Instruction: Output all lines exactly.

Data shown:
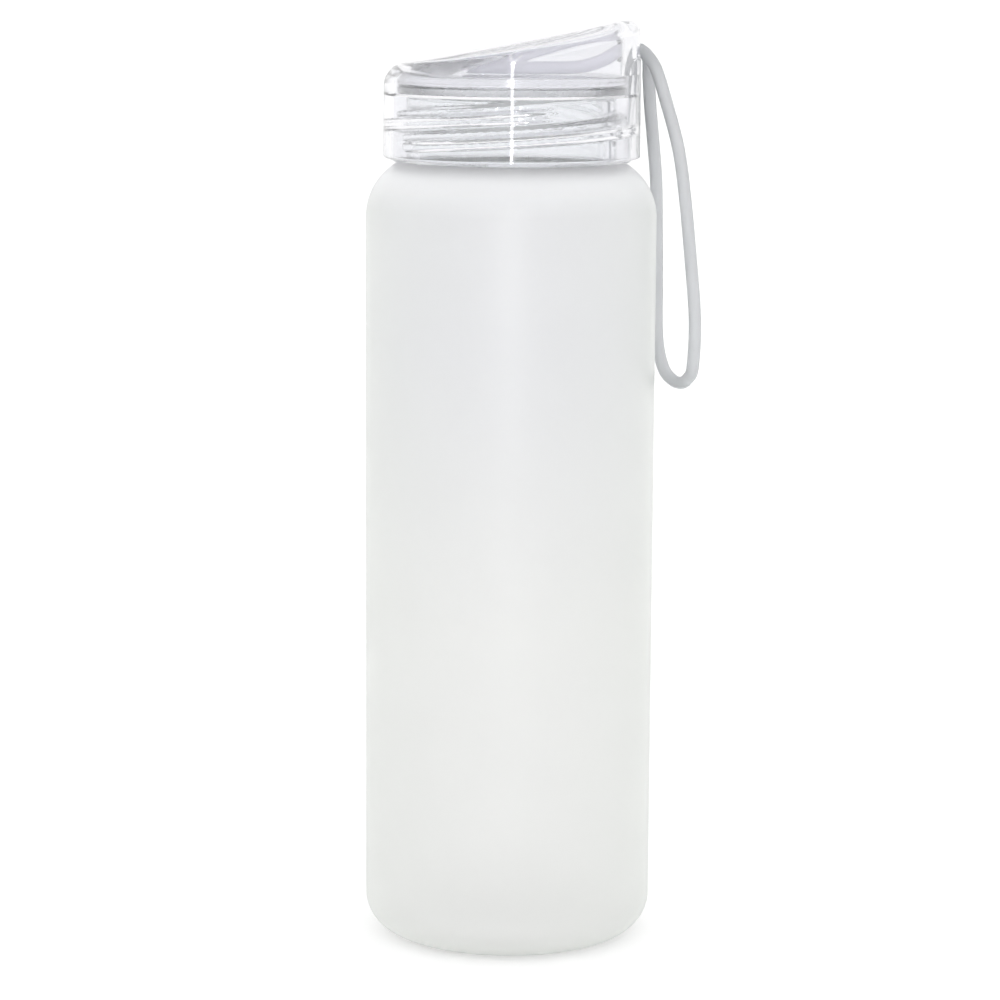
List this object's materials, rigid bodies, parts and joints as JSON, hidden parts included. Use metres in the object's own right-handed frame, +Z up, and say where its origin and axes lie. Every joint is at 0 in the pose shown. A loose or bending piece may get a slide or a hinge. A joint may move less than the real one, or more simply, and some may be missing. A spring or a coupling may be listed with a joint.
{
  "type": "glass water bottle",
  "caption": "Frosted glass water bottle with a straight round body, a clear screw lid with a sloping top, and a silicone carry loop through the lid's side.",
  "frame": {"origin": "on the bottle's axis, in the plane that it stands on", "axes": "+Z up along the bottle's axis, +X towards the lid's high side and the strap's slot"},
  "size_m": [0.0752, 0.065, 0.2074],
  "materials": {
    "frosted_glass": "frosted",
    "seal_silicone": "matte silicone",
    "clear_plastic": "clear, polished",
    "plate_plastic": "clear, slightly hazy",
    "strap_silicone": "matte silicone"
  },
  "bodies": {
    "bottle": {"glass_bottle": "frosted_glass"},
    "seal": {"seal_ring": "seal_silicone"},
    "lid": {"lid_shell": "clear_plastic", "inner_plate": "plate_plastic", "strap_inner_loop": "strap_silicone"},
    "strap": {"strap_outer_loop": "strap_silicone"}
  },
  "joints": [
    {"name": "lid_rise", "type": "slide", "parent": "bottle", "child": "seal", "axis": [0, 0, 1], "range_m": [0, 0.0205]},
    {"name": "lid_turn", "type": "hinge", "parent": "seal", "child": "lid", "pos_m": [0, 0, 0.185], "axis": [0, 0, 1], "range_deg": [0, 720]},
    {"name": "strap_swing", "type": "hinge", "parent": "lid", "child": "strap", "pos_m": [0.02984, 0, 0.20149], "axis": [0, -1, 0], "range_deg": [0, 150]}
  ],
  "couplings": [
    {"joint": "lid_rise", "follows": "lid_turn", "m_per_rad": 0.0016234}
  ]
}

Result:
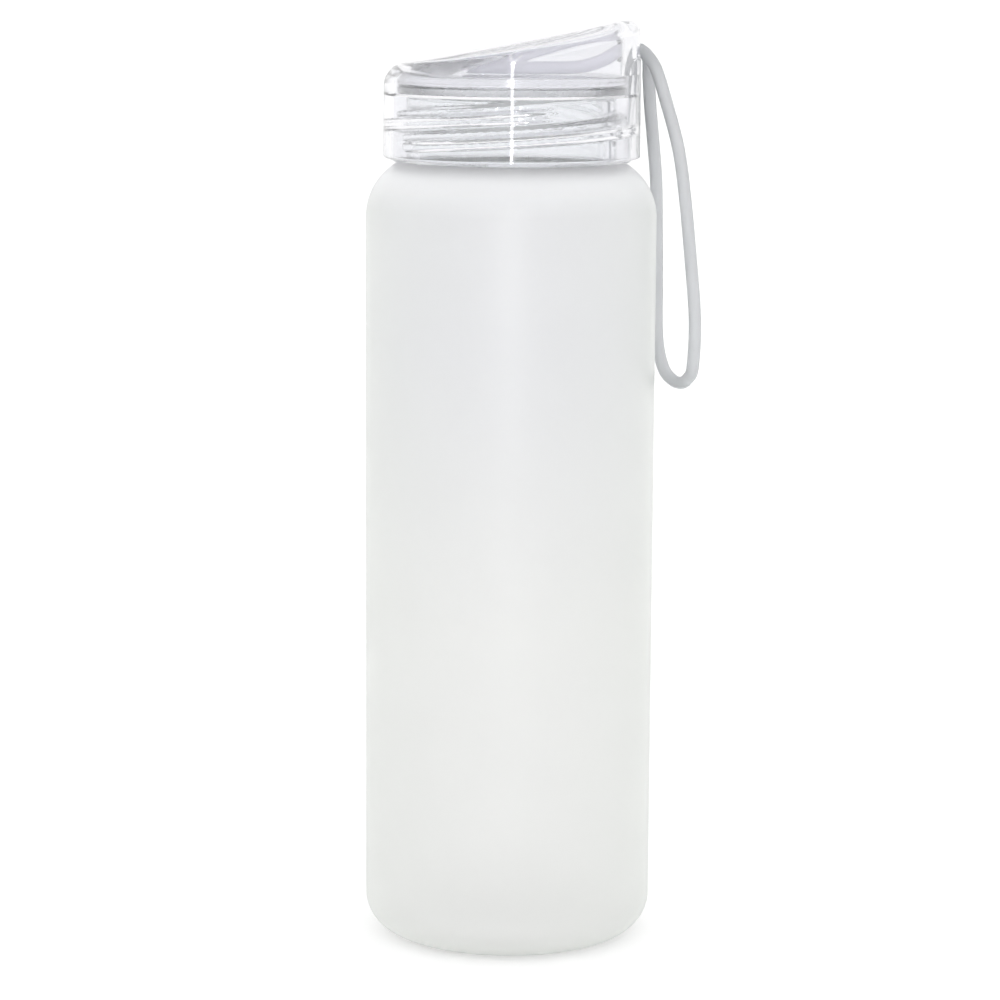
List this object's materials, rigid bodies, parts and joints as JSON, hidden parts included. Use metres in the object's own right-handed frame, +Z up, and say where its origin and axes lie. Every joint is at 0 in the pose shown. A loose or bending piece may get a slide or a hinge. A joint may move less than the real one, or more simply, and some may be missing. A spring or a coupling may be listed with a joint.
{
  "type": "glass water bottle",
  "caption": "Frosted glass water bottle with a straight round body, a clear screw lid with a sloping top, and a silicone carry loop through the lid's side.",
  "frame": {"origin": "on the bottle's axis, in the plane that it stands on", "axes": "+Z up along the bottle's axis, +X towards the lid's high side and the strap's slot"},
  "size_m": [0.0752, 0.065, 0.2074],
  "materials": {
    "frosted_glass": "frosted",
    "seal_silicone": "matte silicone",
    "clear_plastic": "clear, polished",
    "plate_plastic": "clear, slightly hazy",
    "strap_silicone": "matte silicone"
  },
  "bodies": {
    "bottle": {"glass_bottle": "frosted_glass"},
    "seal": {"seal_ring": "seal_silicone"},
    "lid": {"lid_shell": "clear_plastic", "inner_plate": "plate_plastic", "strap_inner_loop": "strap_silicone"},
    "strap": {"strap_outer_loop": "strap_silicone"}
  },
  "joints": [
    {"name": "lid_rise", "type": "slide", "parent": "bottle", "child": "seal", "axis": [0, 0, 1], "range_m": [0, 0.0205]},
    {"name": "lid_turn", "type": "hinge", "parent": "seal", "child": "lid", "pos_m": [0, 0, 0.185], "axis": [0, 0, 1], "range_deg": [0, 720]},
    {"name": "strap_swing", "type": "hinge", "parent": "lid", "child": "strap", "pos_m": [0.02984, 0, 0.20149], "axis": [0, -1, 0], "range_deg": [0, 150]}
  ],
  "couplings": [
    {"joint": "lid_rise", "follows": "lid_turn", "m_per_rad": 0.0016234}
  ]
}